Les inconvénients de cette décision « au bon plaisir » a de nombreux inconvénients, au premier rang duquel l’instrumentalisation de la panthéonisation. C’est bien ce qui se passe pour les Manouchian. Ce n’est pas un grand écart mais un formidable roulé-boulé que pratique E. Macron : entre la nouvelle législation sur l’immigration et la suppression du droit du sol à Mayotte, et en même temps la célébration d’un « sang versé pour la France qui a la même couleur pour tous ».

Cette démarche devient baroque quand le même Président, après avoir accepté les voix du Rassemblement National ici et là, souhaite écarter de la cérémonie sa présidente de groupe à l’Assemblée nationale.

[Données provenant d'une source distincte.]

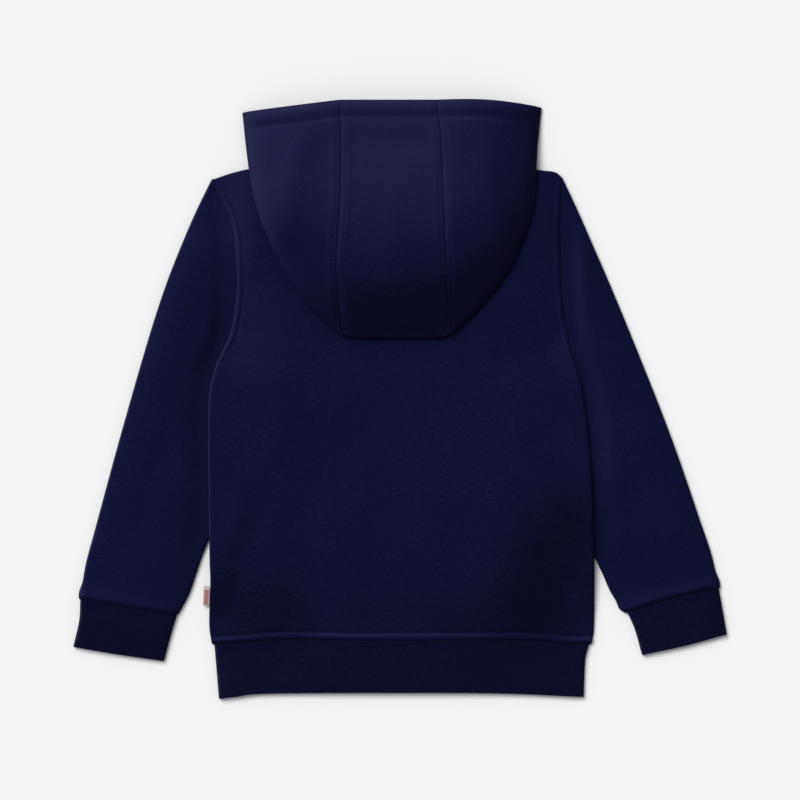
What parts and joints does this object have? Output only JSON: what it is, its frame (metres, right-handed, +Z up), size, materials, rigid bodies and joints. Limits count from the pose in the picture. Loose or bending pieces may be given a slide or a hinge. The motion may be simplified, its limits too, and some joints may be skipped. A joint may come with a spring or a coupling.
{
  "type": "child's hooded zip-through fleece cardigan, laid face down",
  "caption": "Child's hooded zip-through fleece cardigan laid face down, with its three-panel hood spread over the back, ribbed cuffs and hem band, and a closed front zip.",
  "frame": {"origin": "on the surface the garment lies on, under the middle of its bounding box", "axes": "+X toward the wearer's right sleeve, +Y from the hem toward the hood, +Z up from the surface, out of the back"},
  "size_m": [0.601, 0.55, 0.0273],
  "materials": {
    "fleece": "brushed jersey, matt with a soft nap",
    "rib": "fine 1x1 rib, matt",
    "label": "woven tape, matt",
    "zip_tape": "woven tape, matt",
    "zip_teeth": "satin",
    "zip_metal": "satin"
  },
  "bodies": {
    "garment": {"back": "fleece", "front_left": "fleece", "front_right": "fleece", "sleeve_left": "fleece", "sleeve_right": "fleece", "cuff_left": "rib", "cuff_right": "rib", "hem_band": "rib", "hood_left": "fleece", "hood_right": "fleece", "hood_centre": "fleece", "side_label": "label", "zip_tape_left": "zip_tape", "zip_tape_right": "zip_tape", "zip_teeth": "zip_teeth", "zip_slider": "zip_metal"},
    "pull_tab": {"zip_pull_tab": "zip_metal"}
  },
  "joints": [
    {"name": "pull_tab_hinge", "type": "hinge", "parent": "garment", "child": "pull_tab", "pos_m": [-0.0063, 0.15, 0.0015], "axis": [1, 0, 0], "range_deg": [0, 150]}
  ]
}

Le tout dans une confusion rarement égalée sur « l’arc républicain » où on ne sait plus qui y figure et sur quels critères.

On comprend rétrospectivement la sagesse du fils d’Albert Camus qui, en 2009 s’est opposé à la panthéonisation de son père avancée par Nicolas Sarkozy au sobre motif qu’il ne voulait pas de « récupération politique ».

La présidentialisation de la décision a aussi pour effet de provoquer des pétitions, demandes, sollicitations en tout genre de la « société civile » cantonnée à des fins finalement acclamatoires quand le choix est fait.

Il est donc nécessaire de revenir à la logique républicaine de la panthéonisation et en faire une prérogative législative, seule voie démocratique. Imaginons un débat à l’assemblée sur les Manouchian, les déclarations qu’y serait obligée d’y faire Marine Le Pen seraient d’un grand intérêt. Elles suffiraient à ruiner sans doute sa présence opportuniste à la cérémonie.

Dans l’instant, on aurait pu rêver à un appel des formations démocratiques à remplir la rue Soufflot et la place du Panthéon pour une manifestation assurément massive contre cette indécence d’une extrême-droite sans mémoire. A elle et aux collaborateurs de l’époque, Missak Manouchian lançait, lors de son « procès » à l’Intercontinental le 19 février 1944 : « Vous avez hérité de la nationalité française, nous, nous l’avons mérité ». Salut à cet internationalisme révolutionnaire.